Tout du long, des falaises abruptes creusées de grottes…

dont la plus célèbre est la grotte de l’Apothicairerie

Quatre ou cinq criques rompent la monotonie, contre quelques efforts

La section s’achève sur la plage de Port-Donnant, la plus profonde de l’île, avec ses dunes de sables

Nous débouchons sur la plage à midi, après 7 heures et 30 bornes de marches. Pour retrouver des forces, nous avons recours à l’inégalable triptyque baignade/déjeuner/sieste. Mon frère dort une heure, moi presque autant, ce qui nous permet de repartir avec de bonnes jambes.

Nous reprenons la route sur une portion particulièrement tourmentée de la côte, qui culmine aux Aiguilles de Port-Coton.

Autour de Port-Coton

Passée la pointe du Grand Guet, des falaises de plus en plus éclatées…

nous mènent aux Aiguilles de Port-Coton

Le plus fameux point de vue sur les Aiguilles, immortalisé par Monet

Dans la foulée, face à l’hôtel du Grand Large…

le chaos rocheux de Port Goulphar…

s’étire jusqu’à la pointe du Talut…

et son sémaphore, marquant la fin de la côte sauvage…

et l’adoucissement du paysage

Avec 40 bornes dans les jambes, nous abordons la crique la plus éprouvante de l’île, celle de Port Kérel, où s’achève normalement le deuxième jour de marche des randonneurs faisant le tour de l’île en quatre jours. Le tour de la crique s’étale sur 2 kilomètres très physiques, au terme desquels on n’a avancé que de 300 mètres à vol d’oiseau.

A sa sortie, nous sommes encore frais, au point que mon frère émet l’idée téméraire de ne pas bivouaquer et de finir de nuit le tour de l’île. C’est en tout cas à bon rythme que nous avalons l’un des plus agréables segments du sentier, menant à la plage d’Herlin et sa petite sœur de Baluden, selon nous la plus belle de l’île.

Vers la plage d’Herlin

La crique de Yeyew

Les hautes falaises qui suivent…

meurent au pied de la plage d’Herlin…

dans la foulée, celle de Baluden…

entourée de dunes herbeuses qui évoquent l’Irlande

Au passage de la pointe de St-Marc, la réalité reprend le dessus ; nous marquons le pas, et le tour harassant de la crique de Pouldon nous fait enfin caler. Pas trop tôt, après plus de 50 kilomètres de marche, record à battre !

La crique qui nous a achevé

Nous stoppons la marche au bon moment, le bord de route offrant plusieurs coins propices au bivouac. Nous nous installons en vitesse, avalons une salade et goûtons en un clin d’œil un sommeil si profond qu’il ne sera stoppé que par la sonnerie du réveil, neuf heures plus tard.

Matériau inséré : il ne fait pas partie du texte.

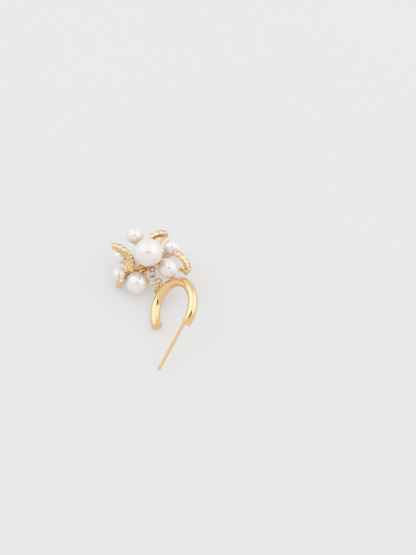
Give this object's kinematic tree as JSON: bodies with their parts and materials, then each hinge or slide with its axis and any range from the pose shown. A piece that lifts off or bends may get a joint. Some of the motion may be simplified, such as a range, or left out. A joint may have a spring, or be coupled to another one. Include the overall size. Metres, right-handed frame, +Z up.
{
  "type": "cluster earring",
  "caption": "Gold hoop earring with a straight ear post and a cluster of pearls and stone-set curved bands linked to the hoop by a jump ring, lying on its side.",
  "frame": {"origin": "on the surface that the earring lies on, under the middle of its bounding box", "axes": "+Y runs from the ear post towards the cluster, along the longest side; +Z is up from the surface, along the shortest side; +X is to the right as the picture shows the earring"},
  "size_m": [0.02, 0.033, 0.0146],
  "materials": {
    "gold": "polished yellow gold plating",
    "pearl": "white pearl lustre with a soft pink overtone",
    "stone": "clear, faceted and polished"
  },
  "bodies": {
    "root": {"ear_hoop": "gold", "jump_ring": "gold", "cluster_frame": "gold", "pearl_top": "pearl", "pearl_upper_left": "pearl", "pearl_upper_right": "pearl", "pearl_right": "pearl", "pearl_front": "pearl", "pearl_left": "pearl", "pearl_lower_left": "pearl", "pearl_under_back": "pearl", "pearl_under_right": "pearl", "stones_left": "stone", "stones_top": "stone", "stones_right": "stone", "stones_front": "stone", "stones_lower": "stone", "stones_back": "stone"}
  },
  "joints": []
}
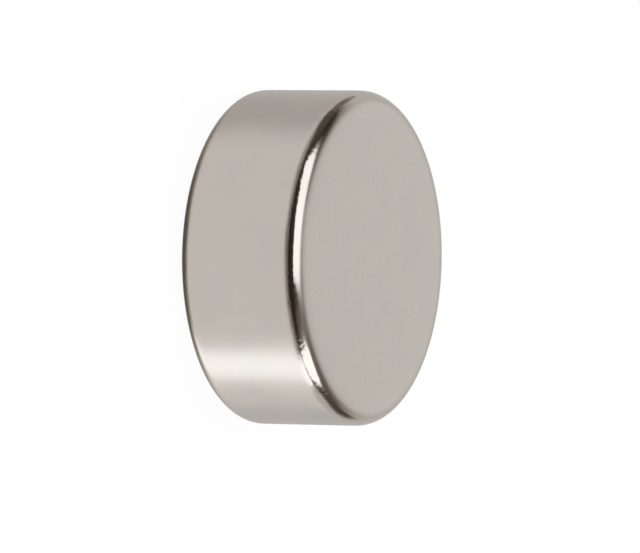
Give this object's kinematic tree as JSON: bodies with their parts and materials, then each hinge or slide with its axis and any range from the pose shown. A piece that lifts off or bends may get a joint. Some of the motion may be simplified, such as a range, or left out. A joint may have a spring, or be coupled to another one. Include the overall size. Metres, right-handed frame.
{
  "type": "disc magnet",
  "caption": "Small nickel-plated disc magnet with flat round pole faces, a plain cylindrical wall and softly rounded rims.",
  "frame": {"origin": "centre of the lower pole face, which the disc rests on", "axes": "+Z along the disc's axis, from the lower pole face to the upper; X and Y lie in the lower pole face and are alike"},
  "size_m": [0.01, 0.01, 0.004],
  "materials": {
    "nickel_plate": "bright nickel plate, satin on the pole faces and the ground wall, and brighter on the tumbled rims"
  },
  "bodies": {
    "root": {"magnet_disc": "nickel_plate"}
  },
  "joints": []
}
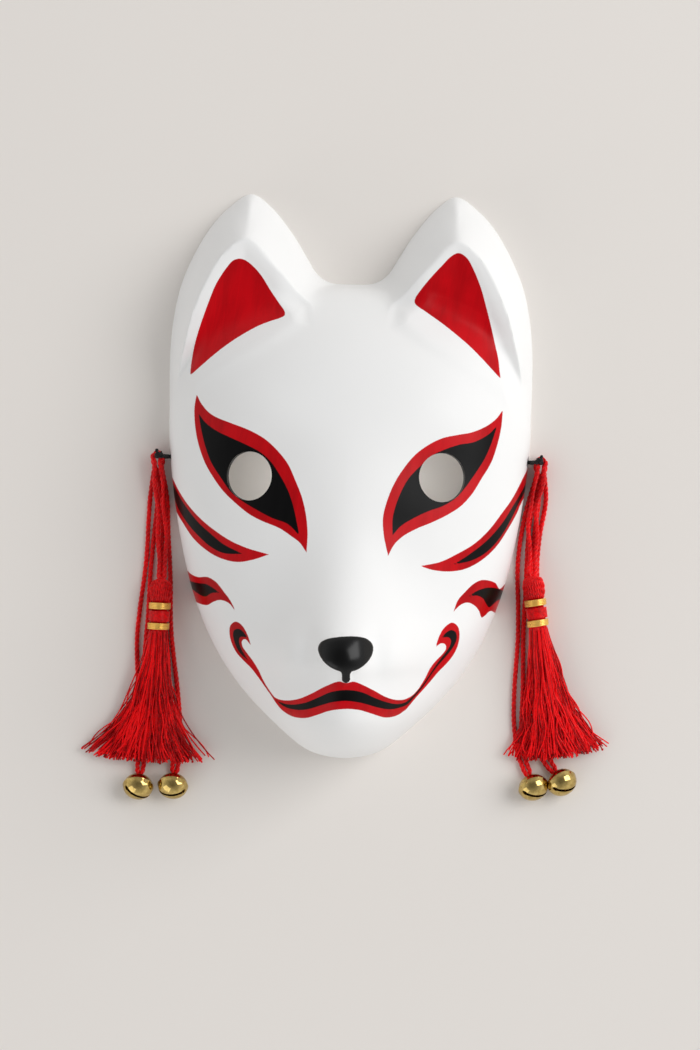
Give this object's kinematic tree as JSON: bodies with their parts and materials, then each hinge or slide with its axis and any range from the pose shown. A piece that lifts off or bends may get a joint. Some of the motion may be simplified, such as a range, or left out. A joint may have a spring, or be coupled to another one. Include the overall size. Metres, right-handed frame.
{
  "type": "fox mask",
  "caption": "Hollow full-face fox mask with upright ears, a long muzzle and round eye holes, lying face up, with a tassel, cords and bells tied at each side.",
  "frame": {"origin": "middle of the mask's rim plane, half way between chin and ear tips, on the floor that the rim rests on", "axes": "+Z out of the face, +Y towards the ears, +X to the right as the face is looked at"},
  "size_m": [0.2346, 0.2791, 0.0891],
  "materials": {
    "mask": "satin white paint with red and black painted marks",
    "tie_cord": "matt black cord",
    "red_silk": "silky twisted thread",
    "gold_thread": "metallic thread",
    "bell_brass": "polished"
  },
  "bodies": {
    "root": {"mask_shell": "mask", "left_black_tie": "tie_cord", "right_black_tie": "tie_cord", "left_outer_bell_cord": "red_silk", "left_inner_bell_cord": "red_silk", "left_tassel_loop": "red_silk", "right_outer_bell_cord": "red_silk", "right_inner_bell_cord": "red_silk", "right_tassel_loop": "red_silk", "left_tassel": "red_silk", "right_tassel": "red_silk", "left_upper_gold_band": "gold_thread", "left_red_binding": "red_silk", "left_lower_gold_band": "gold_thread", "right_upper_gold_band": "gold_thread", "right_red_binding": "red_silk", "right_lower_gold_band": "gold_thread", "left_outer_bell": "bell_brass", "left_inner_bell": "bell_brass", "right_outer_bell": "bell_brass", "right_inner_bell": "bell_brass"}
  },
  "joints": []
}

Bivouac sur la pointe du Pouldon

Comme prévu, les jambes sont lourdes ; nous affrontons au ralenti les raidillons qui s’enchaînent jusqu’à la pointe du Skeul, qui ferme la côte sud de l’île. Trois kilomètres plus loin, nous faisons une pause déjeuner précoce à Port Maria, près du village de Locmaria, ou s’achève traditionnellement la troisième étape de marche.

Autour de Locmaria

Dès le démarrage, les côtes s’enchaînent…

parmi lesquelles le pire raidillon de l’île, près de l’île de Bourhic

Vue sur la côte sud depuis Porh Coter…

et depuis la pointe du Skeul, toujours assaillie d’oiseaux

Au-delà de la pointe d’Arzic…

nous basculons sur la côte est, la plus modeste de l’île…

et atteignons Port Maria, dominée par un fort aménagé en villa luxueuse

Revigorés, nous accélérons le rythme malgré la répétition des montées/descentes, basculons sur la côte nord et traversons en bord de mer la plage des Grands Sables. A sa sortie, le balisage indique le Palais à moins de 8 kilomètres ; si nous pressons le pas, nous arriverons à temps pour sauter dans le premier bateau de l’après-midi. Pris d’un coup de sang, mon frère s’élance à toute allure, et nous mène à 6 kilomètres heure vers les quais de Palais, où se conclut l’aventure avec une dizaine d’heures d’avance sur le timing que nous avions établi !

Un final à marche forcée

La côte est et ses criques traîtresses

L’arrivée sur la côte nord

Les Grands Sables, dominés par le village de Samzun

Sur la pointe, une des nombreuses fortifications de la côte nord

Mon frère filant à toute allure vers le port de Palais, visible à l’horizon

A la satisfaction du devoir accompli se mêle déjà un brin de nostalgie : je ne remettrai plus les pieds, du moins comme randonneur, dans des lieux où j’ai découvert, trente ans plus tôt, le plaisir de la marche.